Expand your classroom and keep kids engaged
The weather is getting nicer. The sun is finally out. And you are in charge of keeping your class engaged, focused and ...inside? Ha!
Any teacher who has experienced spring in Vermont knows that students get a little wiggly this time of year. What’s a great way to harness that energy and keep students engaged with school to the very end of the year?
Can students really learn outside?
There are lots of benefits to getting kids outside to learn. Project Learning Tree, a great professional resource for outdoor education, shares these benefits:
- Improve test scores, attendance, attitudes toward learning
- Positively affect child physical, social, interpersonal, and aesthetic development
- Alleviate symptoms of ADHD and ADD
- Help ELL learners learn new vocabulary
- Improve child health
- Allow children who learn differently from others to become leaders and shine
What can students learn outside?
Get a solid start
Before you head out, it’s important to discuss norms for outdoor learning. What are the shared expectations? Have students share their ideas for how they will make outside learning time safe, productive, and fun. List out the shared norms and review them often, before and after outdoor classes.

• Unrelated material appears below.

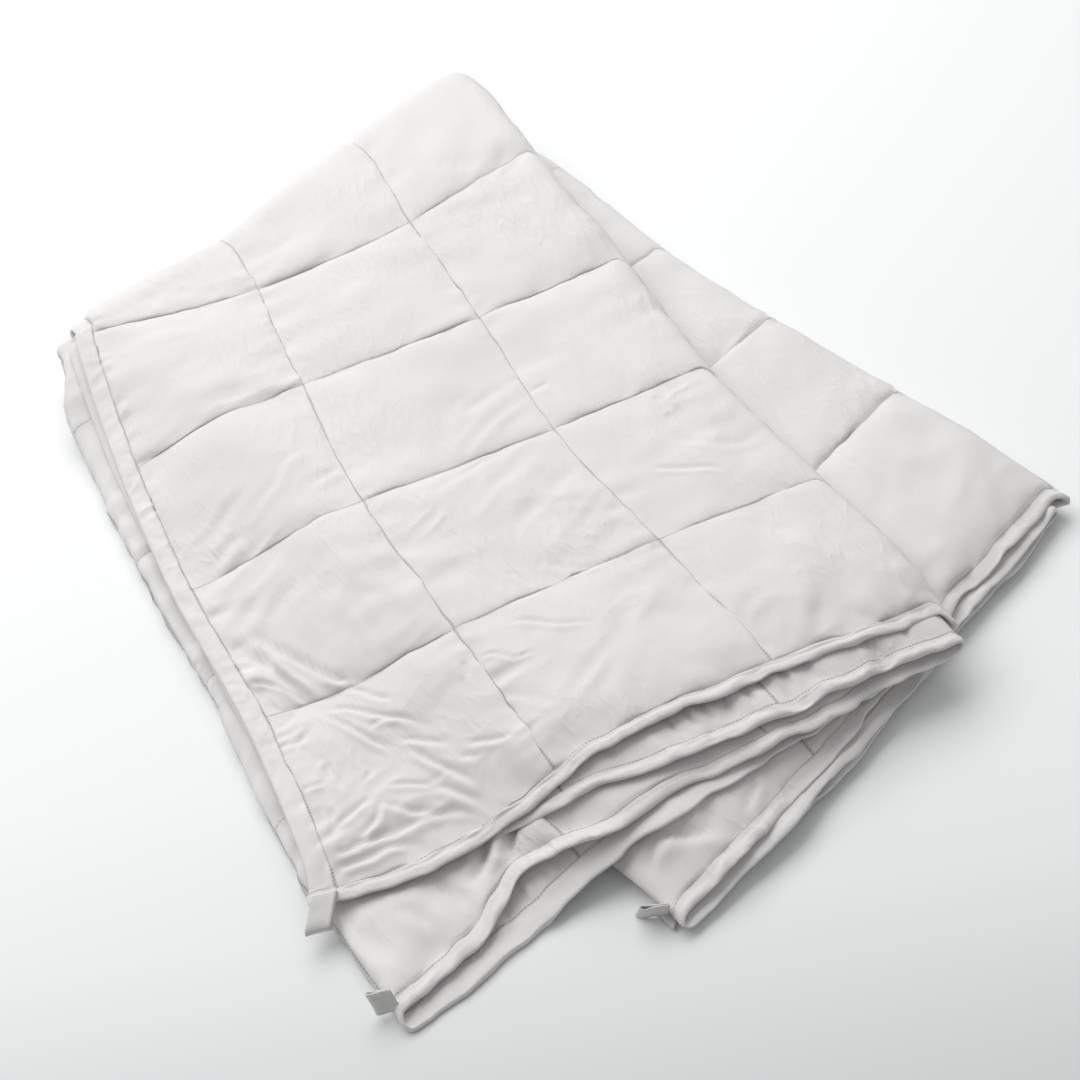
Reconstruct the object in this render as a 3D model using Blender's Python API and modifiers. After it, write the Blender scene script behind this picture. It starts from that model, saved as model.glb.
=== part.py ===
"""A quilted weighted blanket, folded in half three times and lying flat.

Metres, +Z up. The origin is the middle of the footprint, on the surface.
The cloth is one sheet of 12 by 10 square cells. Its long way (u) goes back and
forth in four layers; the pack of four is then turned over a slanting back
fold, so that eight layers lie on each other, the lower four fanned out to the
right. The folding is one smooth map from the flat cloth to space.
"""

import bmesh
import bpy
import numpy as np

# ---------------------------------------------------------------- sizes
CELL = 0.150      # spacing of the quilting seams, measured flat
MARGIN = 0.015    # stitched flange outside the outer seam
COLUMNS = 12      # cells along u
ROWS = 10         # cells along v
FLAT_U = COLUMNS * CELL + 2 * MARGIN
FLAT_V = ROWS * CELL + 2 * MARGIN
QUARTER = FLAT_U / 4
PITCH = 0.0074    # one layer of the pack to the next
CROWN = 0.0052    # thickness in the middle of a cell
SEAM = 0.0018     # thickness along a seam and in the flange
UNDERSIDE = 0.0060   # whatever faces down below this height lies on the surface
CENTRE = (0.2785, -0.2604)   # middle of the footprint, taken off at the end

RIBBON_WIDTH = 0.016
RIBBON_THICK = 0.0009
RIBBON_GAP = 0.0011

# ------------------------------------------------------- plan of the folds
# Plan positions of the seam crossings of the uppermost layer. A row is a cross
# seam, counted from the front edge; the columns are where the left seam, the
# second seam, the third seam and the right fold cross it.
ACROSS = np.array([0.0, 0.150, 0.300, 0.440])
TOP_PLAN = [
    # x left, x second, x third, x fold, y left, y second, y third, y fold
    (0.002, 0.148, 0.307, 0.442, -0.580, -0.583, -0.579, -0.587),
    (0.003, 0.139, 0.296, 0.435, -0.435, -0.451, -0.449, -0.455),
    (-0.006, 0.130, 0.284, 0.426, -0.295, -0.304, -0.308, -0.303),
    (-0.005, 0.136, 0.291, 0.434, -0.153, -0.158, -0.158, -0.151),
    (0.003, 0.145, 0.290, 0.432, 0.006, -0.022, -0.016, 0.020),
]
TOP_X = np.array([row[:4] for row in TOP_PLAN])
TOP_Y = np.array([row[4:] for row in TOP_PLAN])
# How far the lowest of the upper four layers lies to the side of the uppermost
# at the left fold, by cross seam.
SHIFT_X = np.array([0.010, -0.012, -0.006, -0.018, -0.030])
# How far each layer lies in front of the uppermost, by column, lowest first.
LAYER_HEIGHTS = (0.5, 1.5, 2.5, 3.5)
SHIFT_Y = np.array([
    (-0.082, -0.051, -0.038, -0.003),
    (-0.072, -0.037, -0.037, -0.013),
    (-0.001, -0.010, -0.025, -0.014),
    (0.0, 0.0, 0.0, 0.0),
])
# Plan of the lower four layers, from seam 6 on: left fold x, y, right fold x, y.
LOW_PLAN = np.array([
    (0.036, -0.098, 0.467, 0.037),
    (0.074, -0.253, 0.489, -0.115),
    (0.105, -0.405, 0.521, -0.247),
    (0.136, -0.552, 0.556, -0.376),
    (0.170, -0.693, 0.589, -0.510),
])
# The back fold: x, y of the innermost turn, y of the outermost turn.
BACK_PLAN = np.array([
    (-0.010, 0.024, 0.050),
    (0.137, 0.057, 0.082),
    (0.285, 0.112, 0.142),
    (0.427, 0.150, 0.197),
])
BACK_WAY = (-0.20, 0.98)     # which way the back fold faces
# Edges of the lower four layers, which carry the upper ones: x, y to x, y.
LOW_LEFT_EDGE = (-0.025, 0.075, 0.158, -0.675)
LOW_FRONT_EDGE = (0.176, -0.703, 0.590, -0.535)
DRAPE = (0.070, 0.120)       # how far outside the left edge the slope ends, its width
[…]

Also, have a plan in mind for what to do if someone gets hurt, has an emergency bathroom trip, or if there’s a behavior issue. It’s best to head outside with another adult if you have a large class, but if you have a walkie-talkie, or are close to the school and have strong norms in place, you could consider doing it on your own.
8 ideas for outdoor learning
1. Any lesson feels better out under the sky
Have an outdoor classroom? This can be nothing more than some logs or stumps to sit on in an outdoor space. Take any lesson outside and teach it from there. Read aloud time is perfect for this, as is writing, especially when you can use the natural landscape for inspiration.
2. Just read
Kids love to read in unique places! In trees, under trees, tucked up against rocks, spread out on the grass. Give them some freedom and fresh air as they turn the pages. If they’re reading on devices, shade is crucial for being able to see their screens. Come to think of it, shade’s pretty crucial as an option for everything!
3. Scavenger hunts!
These can be connected to any content area and allow for running (safely!), jumping (safely!) and darting about. Students can do scavenger hunts of good deeds, items in nature, items around the school — you name it. Take your devices with you and use a wifi-free app like Goose Chase, or write your scavenger hunt with QR codes! Grab a good wifi-free QR code app like Red Laser.
4. Got science?
Get hands on with engaging science outside. Try running experiments outside and worry less about messes and carpets. Check out these Earth Day-themed ideas for science you can do outdoors!
5. Invite some guests
It’s the end of the year. Kids are thinking about the future, or, at least summer. Bring in people from the community to talk about their jobs, their college experiences, their hobbies. Meet outside and have students ask questions. This way you’re developing students’ narratives of what’s possible, doing something different and getting outside all at once. Win-win-win.
6. Design challenges, tactile spaces and tinker labs, oh my!
Consider scheduling times when students can build outdoors. They can use materials from the outdoors, or materials you have gathered to do design challenges such as these from PBS Kids. Kids will love the opportunity to use their hands and to tackle a challenge.
6. Get back to backwoods basics
Now’s the time to teach those outdoor skills like fire- and shelter-building, orienteering, and map-reading. Partner with the PE teacher, the science teacher, and others to spend a day learning outdoor skills. Students can do outdoor research and then come inside to create maps of the school campus, using Google maps and one of these tools. The opportunities are endless!
7. Don’t just think rural
Is your school close to a town center? Are there local businesses students can visit and survey? They can conduct interviews on how these businesses use math, if they compost and how much, or create a survey to share about the school and community. Students can come back and analyze the data by creating graphics to share back to the business or community.
8. Teambuilding ftw!
Your class knows each other VERY well at this point in the year. Present them with teambuilding challenges that can be done outdoors. This a good way to celebrate community and close out the year. Students will remember trying to cross the nuclear waste river together more than they might remember that last worksheet or in-class activity.
What are your ideas for expanding beyond the classroom walls?
How can teachers schedule and organize these activities while staying sane in the last few weeks of school?